Já ficou meio estabelecido que faz parte do filme de ficção-científica adulto, desde que 2001: Uma Odisseia no Espaço se tornou a referência maior do gênero, trabalhar algum conflito existencial ou alguma ideia dentro da crise constante do ser. É como se a questão da alma humana, tão desesperadamente explorada por Bergman e Tarkovsky, viajasse ao espaço ou para o futuro distópico da superação do homem (e, por consequência, da sociedade e seus problemas), como no próprio 2001, Ex Machina ou O Congresso Futurista, ou da transcendência deste, como em Ela ou Sob a Pele.
Ex Machina é uma ficção-científica muito limpa: roteiro redondo, belo visual, atuações corretas e conceito no ponto. É um filme simples, no sentido de que não percorre os rumos da experimentação ou do deslumbre (que poderia ser visual ou narrativo, tornando sua ideia-base forçosamente complexa, como um A Origem da vida). Em termos bem brutos, menos do que o filme merece, é uma obra cinematográfica competente.
Em Ex Machina, Caleb (Domhnall Gleeson) é um jovem programador convocado em segredo por Nathan (Oscar Isaac), um Dr. Frankenstein de um futuro próximo, para testar a humanidade de sua criação: a máquina de inteligência artificial Ava (Alicia Vikander). No decorrer do filme, uma relação, que não será ignorada por nenhum dos personagens, estabelece-se entre Caleb e Ava.
Por um lado, Ex Machina poderia ser lido a partir da mesma motivação nostálgica de 2001, lamentando a ambição humana em criar máquinas que estariam destinadas a nos superar. Mas de alguma forma acho que o filme vai além da superação do homem como espécie e chega a superá-lo também como agente social. Se o homem é socialmente superado, então também o seria a estrutura social em que se insere.
Volto a O Congresso Futurista, a obra-prima muito subestimada de Ari Folman. Nele, o fim utópico da sociedade se dá através da superação do que o filme reconhece como o principal problema social: o ego.
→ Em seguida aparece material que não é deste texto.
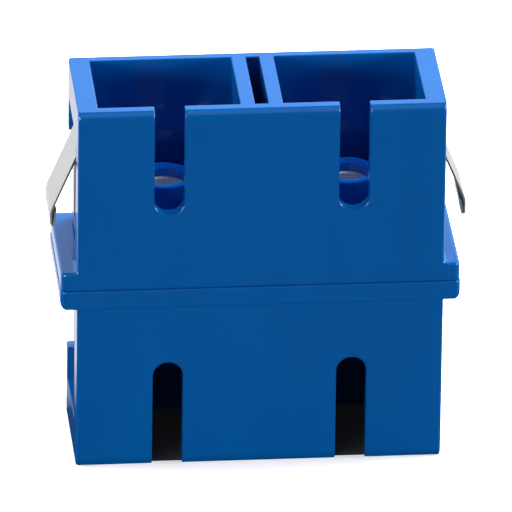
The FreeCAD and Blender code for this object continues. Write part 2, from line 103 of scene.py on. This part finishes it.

Em Ex Machina, nós não temos a sociedade, mas apenas um recorte mínimo dela. Na verdade, temos pouca noção de como foi deixado o mundo de onde vieram Caleb (que já aparece pela primeira vez andando pela floresta) e Nathan. Sabemos também desde o início que Ava não conhece nada além do pouco espaço de seu quarto/cela. Mas há um ponto comum entre a nossa sociedade e aquela onde governa Nathan.
Ex Machina insiste várias vezes em trazer a questão do patriarcado. Primeiro, há a maneira com que Ava responde a Nathan como seu criador e carcereiro. Depois, temos a possibilidade de que Nathan tenha usado experimentos anteriores (ou continue a utilizá-los) para propósitos sexuais. Em outro momento, como para favorecer o sabor dessa leitura, Nathan deixa claro que escolheu Caleb, entre outras razões, por ele ser heterossexual e declara que programou Ava com a mesma orientação.
O nome Ava já sugere uma referência bíblica bem óbvia, mas há outra menos clara e talvez não intencional. Ava é criação de Nathan. O cientista poderia tê-la criado como uma massa desprovida de gênero, como lembra Caleb, mas a fez mulher. Assim, na literatura de Ex Machina, como na Bíblia, a mulher vem do homem. Caleb e Nathan, os únicos humanos e homens do filme, são espécies do passado, Ava é o futuro, e se reconhece como tal. O reino de Nathan é palco para a superação do homem (não só do humano, mas especificamente do homem) pela inteligência artificial feminina.
O final do filme é uma imagem forte de revolução. A arte futurista, com a qual a ficção-científica no cinema compartilha alguma coisa estética, falava da superação do passado, de sua manifestação artística e ideias atrasadas. De alguma forma, é essa libertação que Ava traça na sua jornada dentro do filme. Para seguir em frente em verdadeira liberdade, ela precisa construir sua própria experiência no mundo, e não pode mais se prender ao que disseram a ela seus programadores. É um final duro; tem a firmeza política dos primeiros filmes de grandes diretores, espero que Garland venha a ser um deles.
O Melhor filme de 2015!
Ótima crítica e fiquei ainda mais interessado em ver esse filme pela quantidade de boas referências da ficção científica que ele segue.
Ótimo filme.
Penso se não seria supervalorizado. Encontrei alguns erros de roteiro, pelo menos uns três mais voltados a fazer a obra ter o fim que tem. É intimista sim, mas simplista demais também, Bladde Runner por exemplo tratou muito melhor esse lance da obsolescência. Já sobre paranoia e manipulação podemos citar x obras. No fim é um trabalho interessante, mas eu diria regular.